__Prompt__. Quote exactly, and only, the lines of the material below from the line with "cut(board, room)" through the line with "points = [vertex.co".
--- begin Provided data ---
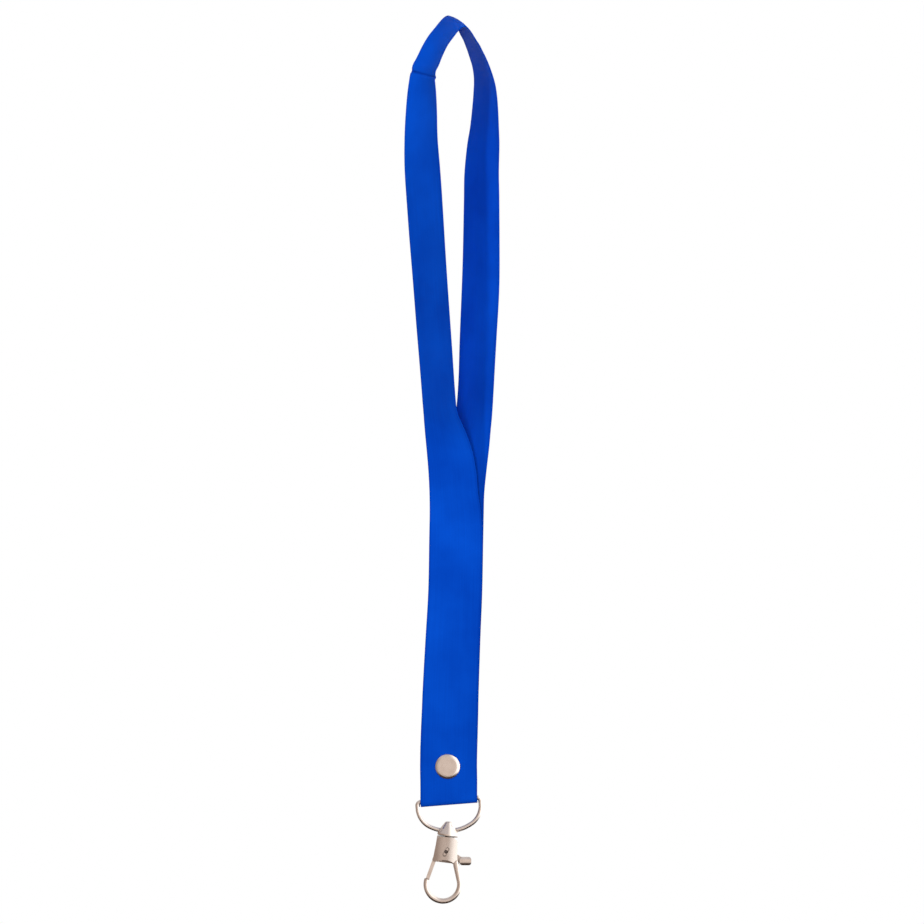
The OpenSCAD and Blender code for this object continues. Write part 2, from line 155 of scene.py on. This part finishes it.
def wrap(r):
    """Round the bar from its back to its front."""
    out = []
    for i in range(WRAP_STEPS + 1):
        a = pi * i / WRAP_STEPS
        down = r * sin(a)
        x = BAR.x + down * sin(RING_TILT)
        z = BAR.z - down * cos(RING_TILT)
        out.append(Vector((x, r * cos(a), z, 0, RING_TILT, 0)))
    return out


def between(a, b, c, d, u):
    """Catmull-Rom between b and c, at u from 0 to 1."""
    line = 2 * b + (c - a) * u
    line += (2 * a - 5 * b + 4 * c - d) * u**2
    line += (3 * b - a - 3 * c + d) * u**3
    return 0.5 * line


def smooth_line(p):
    """A smooth line through stations, without its last one."""
    last = len(p) - 1
    out = []
    for i in range(last):
        a, b, c, d = p[max(i - 1, 0)], p[i], p[i + 1], p[min(i + 2, last)]
        out += [between(a, b, c, d, k / CUTS) for k in range(CUTS)]
    return out


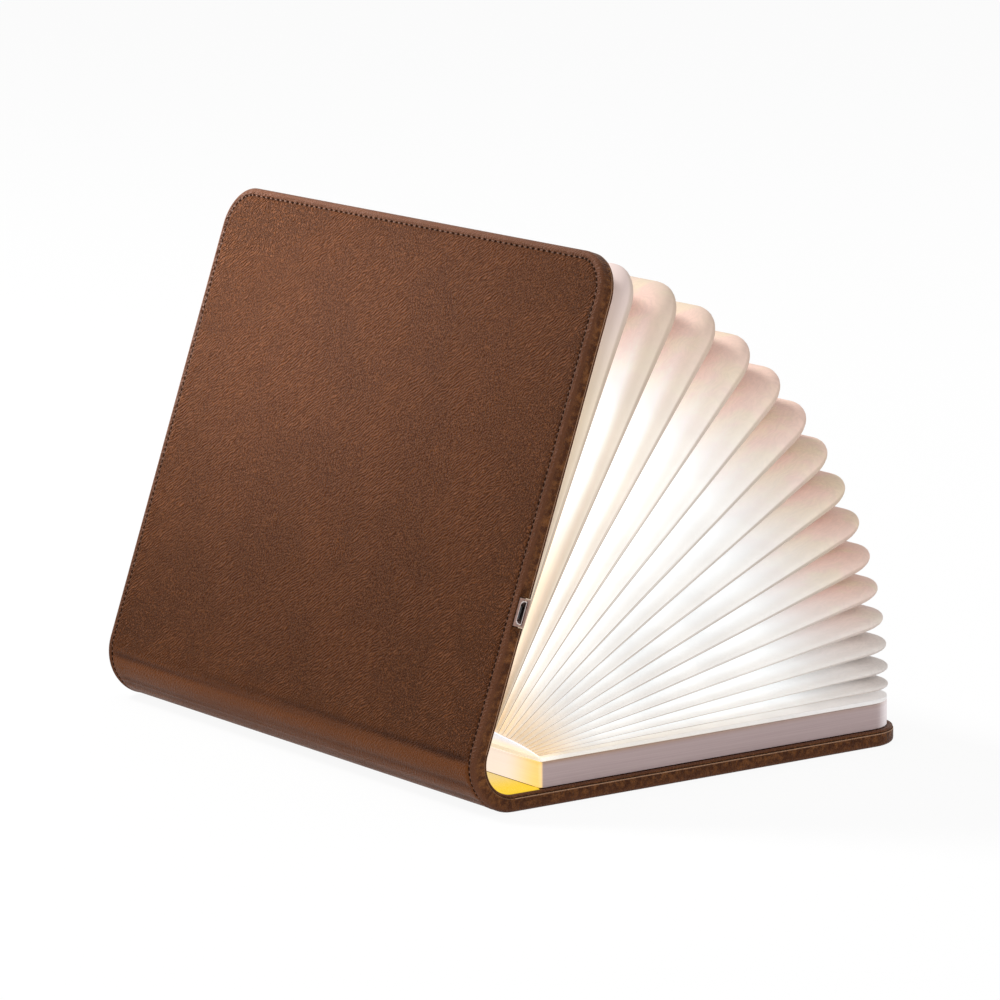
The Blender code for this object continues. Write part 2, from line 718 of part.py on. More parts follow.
def make_port(skins, board):
    """Socket, tongue, surround and charge board in the front cover, with the room that they need."""
    board_low, board_high = board_span()
    top = board_low + CHARGE_BOARD_THICKNESS
    middle = top + SOLDER_GAP + SOCKET_HEIGHT / 2
    back = BEZEL_THICKNESS + FIT + SOCKET_DEPTH

    shell = edge_prism(
        "usb_socket",
        socket_outline(SOCKET_WIDTH, SOCKET_HEIGHT, SOCKET_CHAMFER, PORT_REACH, middle),
        (SOCKET_WALL, back), plated_steel(),
    )
    mouth = socket_outline(
        SOCKET_WIDTH - 2 * SOCKET_WALL, SOCKET_HEIGHT - 2 * SOCKET_WALL, SOCKET_CHAMFER, PORT_REACH, middle
    )
    cut(shell, edge_prism("socket_mouth", mouth, (-OVERRUN, back - SOCKET_FLOOR), plated_steel()))
    edge_prism(
        "usb_tongue", rectangle(TONGUE_WIDTH, TONGUE_THICKNESS, PORT_REACH, middle),
        (BEZEL_THICKNESS, back - SOCKET_FLOOR - FIT), black_plastic(),
    )
    bezel = edge_prism(
        "port_bezel", rectangle(BEZEL_WIDTH, BEZEL_HEIGHT, PORT_REACH, middle),
        (0, BEZEL_THICKNESS), plated_steel(),
    )
    round_shell = socket_outline(
        SOCKET_WIDTH + FIT, SOCKET_HEIGHT + FIT, SOCKET_CHAMFER, PORT_REACH, middle
    )
    cut(bezel, edge_prism("bezel_hole", round_shell, (-OVERRUN, BEZEL_THICKNESS + OVERRUN), plated_steel()))

    board_start = COVER_RIM + FIT
    board_back = board_start + CHARGE_BOARD_LENGTH
    x_span = board_start - PORT_X, board_back - PORT_X
    u_span = around(PORT_REACH, CHARGE_BOARD_WIDTH)
    charge_board = block(
        "charge_board", FRONT_FRAME, x_span, u_span, (board_low, top), circuit_board(), FRONT_AXIS
    )
    clip_u = u_span[0] + RIBBON_BEND
    clip_top = SEAM_DEPTH + SEAM_GAP - SOLDER_GAP
    clip = block(
        "ribbon_clip", FRONT_FRAME, around(-RIBBON_X, RIBBON_WIDTH / 2), (u_span[0], clip_u + RIBBON_BEND),
        (board_low + CHARGE_BOARD_THICKNESS / 2, clip_top), circuit_board(), FRONT_AXIS,
    )
    join(charge_board, clip)

    room = block(
        "charge_board_room", FRONT_FRAME, (-HALF_LENGTH, x_span[1] + FIT),
        (u_span[0] - FIT, u_span[1] + FIT), (board_low - OVERRUN, board_high + OVERRUN),
        grey_board(), FRONT_AXIS,
    )
    cut(board, room)
    recess = edge_prism(
        "port_recess", rectangle(BEZEL_WIDTH + 2 * FIT, BEZEL_HEIGHT + 2 * FIT, PORT_REACH, middle),
        (-OVERRUN, COVER_RIM + OVERRUN), leather(),
    )
    for skin in skins:
        cut(skin, recess)


def make_lamp():
    back_skins, back_board = make_cover("back", WORLD)
    front_skins, front_board = make_cover("front", FRONT_AXIS)
    tray = make_tray()
    switch_x, switch_u = make_tray_contents()
    seat_magnet(
        "trigger_magnet", "front", front_board, (-switch_x, switch_u), TRIGGER_MAGNET_RADIUS, FRONT_AXIS
    )
    make_spine()
    make_port(front_skins, front_board)
    linings = {"back": back_skins[1], "front": front_skins[1]}
    boards = {"back": back_board, "front": front_board}
    make_ribbon(linings, boards, tray)
    make_liner()
    make_front_leaf()
    for number in range(RIDGE_COUNT):
        make_pleat(number)


for old in list(bpy.data.objects):
    bpy.data.objects.remove(old, do_unlink=True)
make_lamp()
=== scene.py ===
# %% [markdown]
# # A folding book lamp
#
# The lamp is a book with two leather covers, a soft spine and a bellows of white paper that fans
# out between them. Lamps in the page tray light the paper from inside. This file takes the
# measured solids as a fixed frame and dresses them: turned leather edges, thread, creases, folded
# paper with its glow, and a finish for every other part.

import json
import math
from collections import defaultdict

import bmesh
import bpy
from mathutils import Matrix, Vector


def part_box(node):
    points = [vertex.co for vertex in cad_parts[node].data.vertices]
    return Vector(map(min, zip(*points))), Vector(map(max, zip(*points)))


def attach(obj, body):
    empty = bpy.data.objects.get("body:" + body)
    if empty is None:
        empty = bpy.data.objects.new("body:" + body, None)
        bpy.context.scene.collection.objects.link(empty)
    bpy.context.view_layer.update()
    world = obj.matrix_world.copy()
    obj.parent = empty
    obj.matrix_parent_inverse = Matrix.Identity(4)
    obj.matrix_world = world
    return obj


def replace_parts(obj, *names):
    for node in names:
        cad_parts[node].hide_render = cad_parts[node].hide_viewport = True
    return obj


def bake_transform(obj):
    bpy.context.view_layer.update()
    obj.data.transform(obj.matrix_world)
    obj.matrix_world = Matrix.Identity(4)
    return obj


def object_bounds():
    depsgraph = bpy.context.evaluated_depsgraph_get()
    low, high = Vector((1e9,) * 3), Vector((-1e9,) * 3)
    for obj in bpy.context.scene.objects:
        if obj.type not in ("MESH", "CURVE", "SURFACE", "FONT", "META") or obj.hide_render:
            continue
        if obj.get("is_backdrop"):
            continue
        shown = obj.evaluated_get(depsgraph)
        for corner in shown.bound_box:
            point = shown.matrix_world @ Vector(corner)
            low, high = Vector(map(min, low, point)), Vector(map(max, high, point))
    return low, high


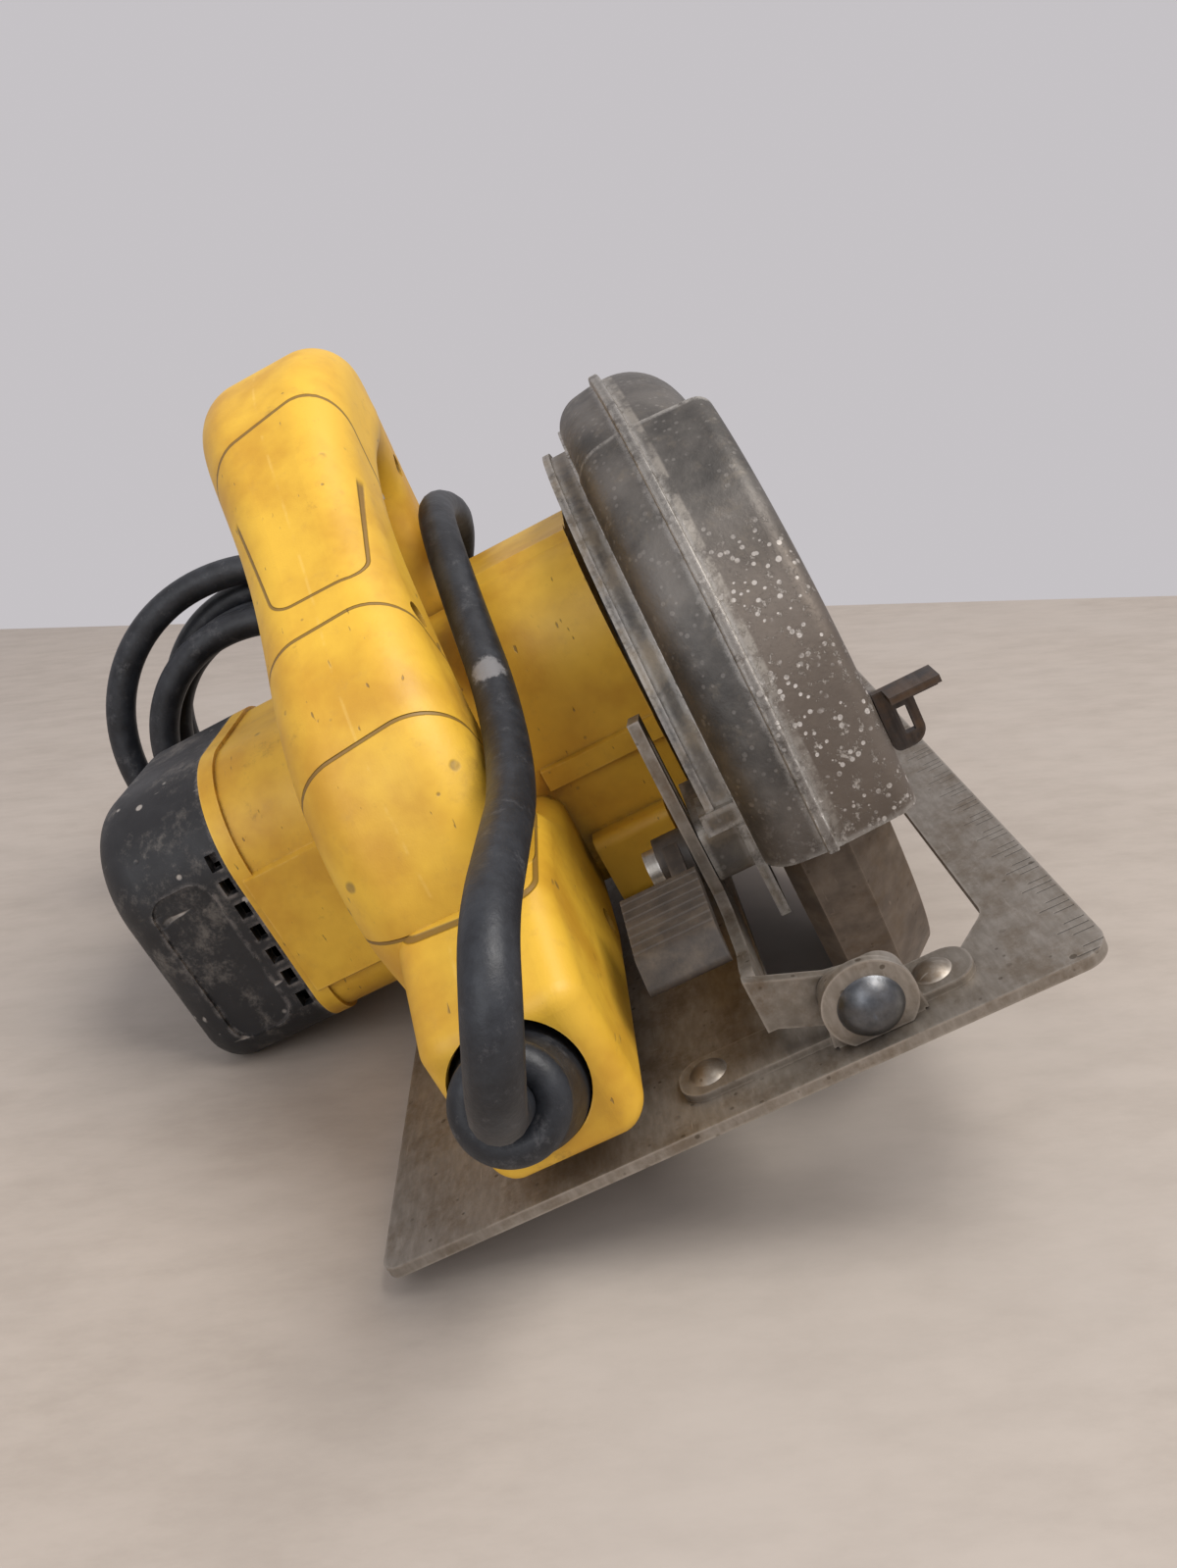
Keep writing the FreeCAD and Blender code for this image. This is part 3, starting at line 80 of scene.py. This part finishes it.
--- end Provided data ---
__Written response__.
    cut(board, room)
    recess = edge_prism(
        "port_recess", rectangle(BEZEL_WIDTH + 2 * FIT, BEZEL_HEIGHT + 2 * FIT, PORT_REACH, middle),
        (-OVERRUN, COVER_RIM + OVERRUN), leather(),
    )
    for skin in skins:
        cut(skin, recess)


def make_lamp():
    back_skins, back_board = make_cover("back", WORLD)
    front_skins, front_board = make_cover("front", FRONT_AXIS)
    tray = make_tray()
    switch_x, switch_u = make_tray_contents()
    seat_magnet(
        "trigger_magnet", "front", front_board, (-switch_x, switch_u), TRIGGER_MAGNET_RADIUS, FRONT_AXIS
    )
    make_spine()
    make_port(front_skins, front_board)
    linings = {"back": back_skins[1], "front": front_skins[1]}
    boards = {"back": back_board, "front": front_board}
    make_ribbon(linings, boards, tray)
    make_liner()
    make_front_leaf()
    for number in range(RIDGE_COUNT):
        make_pleat(number)


for old in list(bpy.data.objects):
    bpy.data.objects.remove(old, do_unlink=True)
make_lamp()
=== scene.py ===
# %% [markdown]
# # A folding book lamp
#
# The lamp is a book with two leather covers, a soft spine and a bellows of white paper that fans
# out between them. Lamps in the page tray light the paper from inside. This file takes the
# measured solids as a fixed frame and dresses them: turned leather edges, thread, creases, folded
# paper with its glow, and a finish for every other part.

import json
import math
from collections import defaultdict

import bmesh
import bpy
from mathutils import Matrix, Vector


def part_box(node):
    points = [vertex.co for vertex in cad_parts[node].data.vertices]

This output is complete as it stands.